◆ Records for the exercise:

┌──

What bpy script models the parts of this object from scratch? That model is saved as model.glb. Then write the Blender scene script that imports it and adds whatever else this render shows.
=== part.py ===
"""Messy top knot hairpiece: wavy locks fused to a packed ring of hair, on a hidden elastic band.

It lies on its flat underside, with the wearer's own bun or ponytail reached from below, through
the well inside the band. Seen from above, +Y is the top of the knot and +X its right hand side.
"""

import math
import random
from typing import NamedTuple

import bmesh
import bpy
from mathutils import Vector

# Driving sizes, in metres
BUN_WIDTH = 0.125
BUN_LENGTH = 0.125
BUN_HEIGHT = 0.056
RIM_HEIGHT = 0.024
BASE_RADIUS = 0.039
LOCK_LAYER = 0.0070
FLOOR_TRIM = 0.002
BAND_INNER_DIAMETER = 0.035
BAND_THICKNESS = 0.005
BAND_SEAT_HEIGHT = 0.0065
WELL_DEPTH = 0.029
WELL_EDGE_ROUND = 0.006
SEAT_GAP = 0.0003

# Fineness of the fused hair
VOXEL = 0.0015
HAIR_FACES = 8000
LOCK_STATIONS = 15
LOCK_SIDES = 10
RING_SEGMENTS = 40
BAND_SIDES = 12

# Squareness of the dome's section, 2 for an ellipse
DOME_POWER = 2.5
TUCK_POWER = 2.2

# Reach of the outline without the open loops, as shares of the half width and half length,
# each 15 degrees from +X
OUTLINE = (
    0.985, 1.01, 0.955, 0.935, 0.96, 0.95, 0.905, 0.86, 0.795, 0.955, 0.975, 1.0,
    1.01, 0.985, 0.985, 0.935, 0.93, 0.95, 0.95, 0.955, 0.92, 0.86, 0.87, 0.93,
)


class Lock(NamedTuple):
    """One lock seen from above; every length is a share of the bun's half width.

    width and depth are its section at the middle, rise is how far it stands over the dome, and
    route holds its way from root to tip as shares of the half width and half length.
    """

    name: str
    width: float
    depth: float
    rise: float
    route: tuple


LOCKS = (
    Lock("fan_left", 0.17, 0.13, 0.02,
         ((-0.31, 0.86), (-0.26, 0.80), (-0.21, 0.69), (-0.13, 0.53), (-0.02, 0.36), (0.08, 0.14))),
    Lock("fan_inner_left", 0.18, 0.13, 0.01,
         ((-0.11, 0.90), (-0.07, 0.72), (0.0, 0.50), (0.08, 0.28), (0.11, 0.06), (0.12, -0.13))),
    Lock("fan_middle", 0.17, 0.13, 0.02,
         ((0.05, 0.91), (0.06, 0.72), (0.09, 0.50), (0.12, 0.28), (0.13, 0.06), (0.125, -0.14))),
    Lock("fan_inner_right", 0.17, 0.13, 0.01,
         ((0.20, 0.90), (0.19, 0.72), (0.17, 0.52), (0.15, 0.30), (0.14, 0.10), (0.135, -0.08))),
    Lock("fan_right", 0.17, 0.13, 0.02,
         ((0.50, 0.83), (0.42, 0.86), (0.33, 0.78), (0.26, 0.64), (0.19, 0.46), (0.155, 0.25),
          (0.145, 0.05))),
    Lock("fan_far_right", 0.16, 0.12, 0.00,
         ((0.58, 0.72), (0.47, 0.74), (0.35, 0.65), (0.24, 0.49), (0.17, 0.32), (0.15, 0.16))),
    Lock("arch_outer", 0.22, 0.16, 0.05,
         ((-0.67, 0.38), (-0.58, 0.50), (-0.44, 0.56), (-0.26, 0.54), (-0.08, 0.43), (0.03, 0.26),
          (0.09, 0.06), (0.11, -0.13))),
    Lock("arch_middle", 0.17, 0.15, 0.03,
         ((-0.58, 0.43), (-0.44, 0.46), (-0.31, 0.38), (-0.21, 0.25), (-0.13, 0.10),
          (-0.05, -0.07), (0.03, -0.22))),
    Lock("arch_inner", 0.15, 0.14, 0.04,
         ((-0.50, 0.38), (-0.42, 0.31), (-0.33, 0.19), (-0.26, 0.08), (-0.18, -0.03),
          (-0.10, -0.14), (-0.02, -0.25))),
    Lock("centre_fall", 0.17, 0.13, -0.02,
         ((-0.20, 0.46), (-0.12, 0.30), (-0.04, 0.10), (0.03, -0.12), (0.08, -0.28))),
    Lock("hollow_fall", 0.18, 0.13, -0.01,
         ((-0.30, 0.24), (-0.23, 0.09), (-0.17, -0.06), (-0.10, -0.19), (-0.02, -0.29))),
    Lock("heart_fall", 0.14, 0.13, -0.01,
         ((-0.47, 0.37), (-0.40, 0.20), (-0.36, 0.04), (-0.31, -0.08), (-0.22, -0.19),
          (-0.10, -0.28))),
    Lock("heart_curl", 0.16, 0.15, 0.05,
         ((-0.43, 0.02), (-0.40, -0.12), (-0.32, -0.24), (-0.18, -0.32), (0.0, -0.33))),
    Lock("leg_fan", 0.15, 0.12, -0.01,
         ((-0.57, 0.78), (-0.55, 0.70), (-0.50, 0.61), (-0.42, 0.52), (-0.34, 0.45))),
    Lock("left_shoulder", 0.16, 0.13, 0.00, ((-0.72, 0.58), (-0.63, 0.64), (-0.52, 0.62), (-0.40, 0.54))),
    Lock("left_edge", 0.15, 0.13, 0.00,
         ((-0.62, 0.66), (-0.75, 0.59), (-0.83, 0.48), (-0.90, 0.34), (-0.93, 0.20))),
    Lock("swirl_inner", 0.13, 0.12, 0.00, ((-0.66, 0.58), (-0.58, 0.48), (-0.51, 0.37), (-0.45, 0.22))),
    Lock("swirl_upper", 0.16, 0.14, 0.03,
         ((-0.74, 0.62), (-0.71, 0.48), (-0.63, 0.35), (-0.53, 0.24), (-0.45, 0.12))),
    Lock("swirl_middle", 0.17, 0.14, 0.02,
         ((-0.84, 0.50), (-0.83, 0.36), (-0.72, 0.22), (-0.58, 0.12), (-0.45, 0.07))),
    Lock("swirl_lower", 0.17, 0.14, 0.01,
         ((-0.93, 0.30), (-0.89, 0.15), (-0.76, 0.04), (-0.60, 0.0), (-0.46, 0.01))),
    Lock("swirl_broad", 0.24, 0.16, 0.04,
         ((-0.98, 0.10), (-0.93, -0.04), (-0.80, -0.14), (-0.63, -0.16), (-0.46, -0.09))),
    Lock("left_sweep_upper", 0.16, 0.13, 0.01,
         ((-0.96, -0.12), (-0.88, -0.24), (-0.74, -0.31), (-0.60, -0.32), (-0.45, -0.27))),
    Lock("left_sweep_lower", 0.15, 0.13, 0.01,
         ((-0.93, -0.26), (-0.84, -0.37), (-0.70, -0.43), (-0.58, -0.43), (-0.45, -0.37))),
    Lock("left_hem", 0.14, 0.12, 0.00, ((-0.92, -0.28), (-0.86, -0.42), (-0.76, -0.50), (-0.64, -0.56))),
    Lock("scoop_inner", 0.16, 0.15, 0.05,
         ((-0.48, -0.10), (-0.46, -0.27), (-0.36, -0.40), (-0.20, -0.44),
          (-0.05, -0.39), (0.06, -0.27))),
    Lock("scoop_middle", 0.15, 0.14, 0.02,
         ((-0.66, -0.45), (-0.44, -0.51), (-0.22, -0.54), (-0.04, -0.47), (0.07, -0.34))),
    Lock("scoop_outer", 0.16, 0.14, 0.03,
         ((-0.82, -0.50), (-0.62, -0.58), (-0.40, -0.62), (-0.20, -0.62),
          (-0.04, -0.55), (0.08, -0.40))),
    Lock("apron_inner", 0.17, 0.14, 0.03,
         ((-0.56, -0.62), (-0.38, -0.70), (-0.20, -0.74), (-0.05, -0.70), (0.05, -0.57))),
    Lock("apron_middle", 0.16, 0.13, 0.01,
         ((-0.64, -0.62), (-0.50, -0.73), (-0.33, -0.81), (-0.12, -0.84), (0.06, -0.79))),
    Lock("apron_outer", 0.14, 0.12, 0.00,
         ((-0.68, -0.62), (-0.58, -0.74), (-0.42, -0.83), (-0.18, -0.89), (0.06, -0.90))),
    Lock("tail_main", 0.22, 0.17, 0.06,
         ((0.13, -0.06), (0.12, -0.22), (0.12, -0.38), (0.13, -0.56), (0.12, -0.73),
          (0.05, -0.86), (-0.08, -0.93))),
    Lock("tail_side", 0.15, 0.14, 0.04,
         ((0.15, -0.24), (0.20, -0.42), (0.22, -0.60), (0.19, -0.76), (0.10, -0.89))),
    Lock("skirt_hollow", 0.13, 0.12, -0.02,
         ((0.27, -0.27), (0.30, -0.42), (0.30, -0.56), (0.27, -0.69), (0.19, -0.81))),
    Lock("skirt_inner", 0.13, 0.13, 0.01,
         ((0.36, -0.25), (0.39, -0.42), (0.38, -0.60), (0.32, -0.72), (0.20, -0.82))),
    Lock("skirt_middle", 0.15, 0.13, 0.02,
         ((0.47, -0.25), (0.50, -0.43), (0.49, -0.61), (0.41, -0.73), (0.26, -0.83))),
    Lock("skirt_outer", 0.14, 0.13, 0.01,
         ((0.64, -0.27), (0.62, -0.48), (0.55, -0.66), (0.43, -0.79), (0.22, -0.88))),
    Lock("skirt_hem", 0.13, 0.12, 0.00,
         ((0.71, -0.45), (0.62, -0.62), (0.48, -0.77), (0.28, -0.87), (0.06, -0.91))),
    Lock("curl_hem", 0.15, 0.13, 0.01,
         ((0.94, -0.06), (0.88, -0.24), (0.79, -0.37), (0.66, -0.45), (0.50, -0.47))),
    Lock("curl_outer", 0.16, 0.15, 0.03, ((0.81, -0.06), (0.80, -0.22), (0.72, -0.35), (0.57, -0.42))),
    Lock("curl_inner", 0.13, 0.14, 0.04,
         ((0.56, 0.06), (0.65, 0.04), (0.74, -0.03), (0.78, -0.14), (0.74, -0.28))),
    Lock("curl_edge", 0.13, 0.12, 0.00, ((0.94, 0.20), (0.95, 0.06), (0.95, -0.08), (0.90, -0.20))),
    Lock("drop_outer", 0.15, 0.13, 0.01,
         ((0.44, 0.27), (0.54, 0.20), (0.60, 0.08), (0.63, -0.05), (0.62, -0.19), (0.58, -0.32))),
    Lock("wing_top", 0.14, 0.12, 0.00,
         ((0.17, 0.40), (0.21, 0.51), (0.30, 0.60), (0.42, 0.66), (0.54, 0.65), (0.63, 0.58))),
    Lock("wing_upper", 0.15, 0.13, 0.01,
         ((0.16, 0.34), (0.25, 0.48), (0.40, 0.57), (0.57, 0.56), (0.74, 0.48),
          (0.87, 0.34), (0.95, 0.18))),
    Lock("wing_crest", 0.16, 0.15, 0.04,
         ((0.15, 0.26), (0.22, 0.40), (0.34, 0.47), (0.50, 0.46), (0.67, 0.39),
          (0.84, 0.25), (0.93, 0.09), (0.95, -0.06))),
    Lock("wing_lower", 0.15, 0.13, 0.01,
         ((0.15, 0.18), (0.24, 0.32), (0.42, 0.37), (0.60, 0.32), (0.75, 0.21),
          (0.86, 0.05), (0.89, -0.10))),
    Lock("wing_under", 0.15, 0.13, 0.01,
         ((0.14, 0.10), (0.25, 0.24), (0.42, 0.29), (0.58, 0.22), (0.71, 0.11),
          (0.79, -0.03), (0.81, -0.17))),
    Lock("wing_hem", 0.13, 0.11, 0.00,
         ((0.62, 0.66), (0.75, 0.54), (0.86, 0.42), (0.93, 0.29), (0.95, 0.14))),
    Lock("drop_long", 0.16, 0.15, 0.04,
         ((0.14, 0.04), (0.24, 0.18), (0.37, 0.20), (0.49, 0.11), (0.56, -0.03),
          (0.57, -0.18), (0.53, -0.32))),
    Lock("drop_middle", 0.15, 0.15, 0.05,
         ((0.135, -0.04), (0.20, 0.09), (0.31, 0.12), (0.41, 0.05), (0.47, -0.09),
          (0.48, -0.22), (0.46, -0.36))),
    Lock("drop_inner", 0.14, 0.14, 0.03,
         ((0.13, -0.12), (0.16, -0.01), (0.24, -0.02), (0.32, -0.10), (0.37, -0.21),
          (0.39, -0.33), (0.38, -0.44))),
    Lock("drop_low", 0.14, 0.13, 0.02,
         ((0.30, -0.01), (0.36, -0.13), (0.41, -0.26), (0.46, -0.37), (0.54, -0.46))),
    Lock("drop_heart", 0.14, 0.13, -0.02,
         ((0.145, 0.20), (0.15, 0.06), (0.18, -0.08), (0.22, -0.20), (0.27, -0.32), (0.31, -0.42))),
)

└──
┌──

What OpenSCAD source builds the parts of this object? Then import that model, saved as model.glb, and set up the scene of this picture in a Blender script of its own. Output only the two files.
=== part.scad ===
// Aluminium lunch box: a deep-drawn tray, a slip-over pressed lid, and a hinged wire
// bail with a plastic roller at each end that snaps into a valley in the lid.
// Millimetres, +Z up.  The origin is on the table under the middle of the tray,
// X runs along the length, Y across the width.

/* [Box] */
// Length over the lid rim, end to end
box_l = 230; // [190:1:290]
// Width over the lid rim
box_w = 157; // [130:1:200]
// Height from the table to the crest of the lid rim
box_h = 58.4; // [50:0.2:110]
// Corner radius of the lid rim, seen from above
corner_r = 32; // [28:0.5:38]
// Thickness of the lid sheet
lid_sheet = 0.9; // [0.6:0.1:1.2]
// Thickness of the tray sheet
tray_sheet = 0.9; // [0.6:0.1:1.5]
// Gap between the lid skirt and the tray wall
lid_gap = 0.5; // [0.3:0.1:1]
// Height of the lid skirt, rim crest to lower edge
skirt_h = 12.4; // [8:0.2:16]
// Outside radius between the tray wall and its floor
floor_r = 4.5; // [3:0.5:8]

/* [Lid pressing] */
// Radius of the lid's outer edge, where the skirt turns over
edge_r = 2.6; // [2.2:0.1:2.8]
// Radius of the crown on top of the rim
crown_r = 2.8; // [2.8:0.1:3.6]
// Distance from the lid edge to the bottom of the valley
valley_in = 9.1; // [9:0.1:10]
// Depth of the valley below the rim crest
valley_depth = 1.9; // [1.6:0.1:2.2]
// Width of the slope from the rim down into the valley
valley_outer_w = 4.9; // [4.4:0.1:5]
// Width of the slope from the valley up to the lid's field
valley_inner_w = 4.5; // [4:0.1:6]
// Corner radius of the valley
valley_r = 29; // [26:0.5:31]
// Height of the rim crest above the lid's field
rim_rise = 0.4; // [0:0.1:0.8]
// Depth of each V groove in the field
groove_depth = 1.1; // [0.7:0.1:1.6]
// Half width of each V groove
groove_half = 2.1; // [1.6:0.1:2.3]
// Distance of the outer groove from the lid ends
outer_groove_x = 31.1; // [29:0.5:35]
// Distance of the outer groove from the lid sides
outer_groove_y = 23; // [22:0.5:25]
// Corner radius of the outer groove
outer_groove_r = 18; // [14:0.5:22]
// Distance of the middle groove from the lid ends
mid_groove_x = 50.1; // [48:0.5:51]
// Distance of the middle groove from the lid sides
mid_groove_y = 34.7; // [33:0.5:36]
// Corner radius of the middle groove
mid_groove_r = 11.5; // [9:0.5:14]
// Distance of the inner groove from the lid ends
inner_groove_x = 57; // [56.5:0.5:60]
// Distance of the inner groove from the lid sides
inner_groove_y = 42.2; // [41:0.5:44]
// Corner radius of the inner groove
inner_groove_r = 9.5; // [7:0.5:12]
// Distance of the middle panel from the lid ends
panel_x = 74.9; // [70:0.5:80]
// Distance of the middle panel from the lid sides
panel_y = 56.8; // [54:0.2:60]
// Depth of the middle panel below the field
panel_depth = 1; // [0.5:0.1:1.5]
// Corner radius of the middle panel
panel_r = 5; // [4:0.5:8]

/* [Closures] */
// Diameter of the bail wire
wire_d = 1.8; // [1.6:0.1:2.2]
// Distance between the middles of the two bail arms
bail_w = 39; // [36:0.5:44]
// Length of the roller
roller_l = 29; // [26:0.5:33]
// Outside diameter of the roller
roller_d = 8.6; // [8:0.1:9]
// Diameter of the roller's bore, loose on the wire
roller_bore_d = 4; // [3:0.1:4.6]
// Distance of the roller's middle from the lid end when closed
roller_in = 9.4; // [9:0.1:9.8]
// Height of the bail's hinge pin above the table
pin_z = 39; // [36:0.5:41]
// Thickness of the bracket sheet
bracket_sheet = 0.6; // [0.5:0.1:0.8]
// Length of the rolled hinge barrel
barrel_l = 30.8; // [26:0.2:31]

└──
┌──

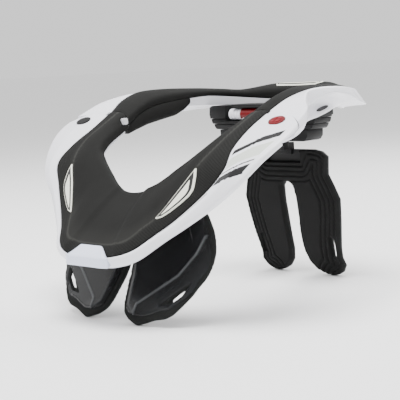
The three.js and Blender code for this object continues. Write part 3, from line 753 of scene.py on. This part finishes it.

└──

◆ Exercise details:
Tell how many lines of the material above hold "Then", answering with a bare number.

◆ Exercise response:
2